As much as the Earl of Devonmont despised his weak, asthmatic son Pierce, his mother doted on him and adored him. It was a shock to the boy when he was shipped off to military school when he was eight but nothing compared to the pain of being banished from home without a word. All of his holidays were spent with his uncle and cousins who were kind and tried to offer solace, but they couldn’t interfere with his parents’ decision not to see or communicate with him.
When the Earl dies and Pierce inherits the title and holdings, his mother tries to pick up their relationship again but he wants nothing to do with the woman who abandoned him when he needed her desperately. He shoves her into the dowager house, settles an allowance and a companion on her and goes about establishing a smashing reputation as a rake with a love of courtesans. Love? Marriage? Pierce has had years to harden his heart against any tender feelings because when you love, you open yourself up to the worst rejection.
So why on earth is he racing back to his mother’s side now? An urgent letter from Mrs. Stuart, her companion, warns that she’s terribly ill and if he doesn’t hurry this may be his last chance to see her. Except when he arrives, she’s not particularly ill, she’s confused (and cautiously elated) and Mrs. Stuart has a guilty look on her pretty face – her pretty young face. Somebody has some explaining to do because Pierce would never willingly share air with his mother again unless she was near death.
Camilla Stuart has been a companion to Lady Devonmont for six months and in that time, she’s heard how much her ladyship loves her son, despite his horrible treatment of her. She’s finally had enough and decides to meddle just a tiny bit, underestimating the level of contention between them. Unwilling to just let it go, she storms after Pierce and makes a bargain – if he stays for dinner, she’ll provide some entertainment for him later that night. So after a strained dinner, Camilla goes to Pierce and they have a charged, playful evening…talking. It means suffering through more dinners with his mother and more pressure from Camilla to unburden his soul to magically feel better about his childhood, but Pierce is reluctant to leave and end his time at night with her. So he stays and against the backdrop of some stolen happiness with Camilla, the ugly past finally starts to surface.
Now everyone who reads my reviews regularly knows I’m a marshmallow and I sniffle my way through emotional books. Horror of horrors, I couldn’t locate a box of tissues before I started reading, so I had to break into a package of mini purse packs. Number of tissues per pack: twelve. Number of packs used: two and a half. I knew I was in for it when I had to scramble to open a pack before the first chapter was even halfway done. Jeffries had me laughing, crying, scowling, crying some more, then smiling like an idiot.

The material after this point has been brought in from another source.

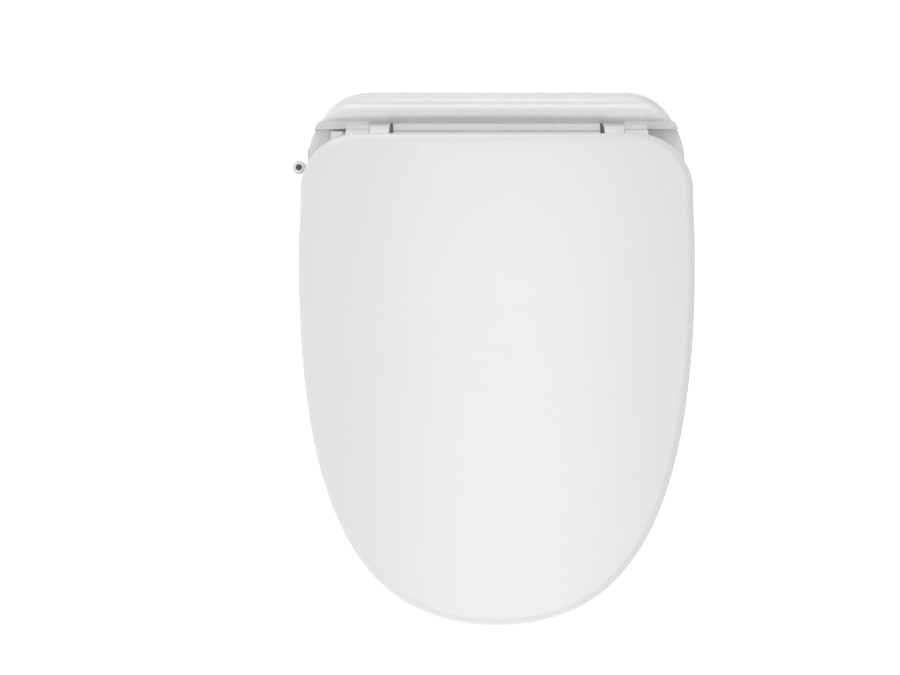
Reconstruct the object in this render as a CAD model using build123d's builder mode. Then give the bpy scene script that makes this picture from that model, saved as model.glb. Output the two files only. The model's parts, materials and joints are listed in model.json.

I loved Camilla. She had a horrible start to life, not a particularly spectacular marriage and in widowhood, was left with an adorable obligation that she was forced to hide. While she was mostly respectful when she wasn’t meddling, she always had such a lively air about her that she seemed capable of breaking into a spontaneous hug or some other gesture of affection. She was funny with Pierce in their private talks, always teasing him and acting like she was more worldly than she was, just to provoke a reaction from him.
If Camilla had me laughing, Pierce broke my heart sometimes. He was such a lovely, confused man. Even when he was supposed to be acting like a jerk, he couldn’t quite pull it off very well. Once I knew what he’d gone through as a little boy, there was no chance I wouldn’t love him and champion him in the story no matter what he did. His chemistry with Camilla was wonderful and I loved that they immediately had the kind of relationship that they both could tell each other to go to hell and still be drawn to each other the next night without having to examine it. There were only two brief, semi-fulfilled sex scenes but they were sizzling even more so because of the way they were interrupted.
I’m not sure how I felt about the big reveal regarding why Pierce was abandoned. It made sense, yes. It wasn’t enough for me though. But it proved the point that there’s peace in forgiveness even if it’s not perfect, I think.
My Summary: I think if you’re a fan of the Hellions series you’re already going to pick this up, but even if you haven’t read them and you like historical romance, I suggest you give this a try. It can easily be read as a standalone and I hope it tempts you to go back and start from the beginning with the scandalous Sharpes. ‘Twas the Night After Christmas was so enchanting that I even had the urge to start planning my holiday decorations.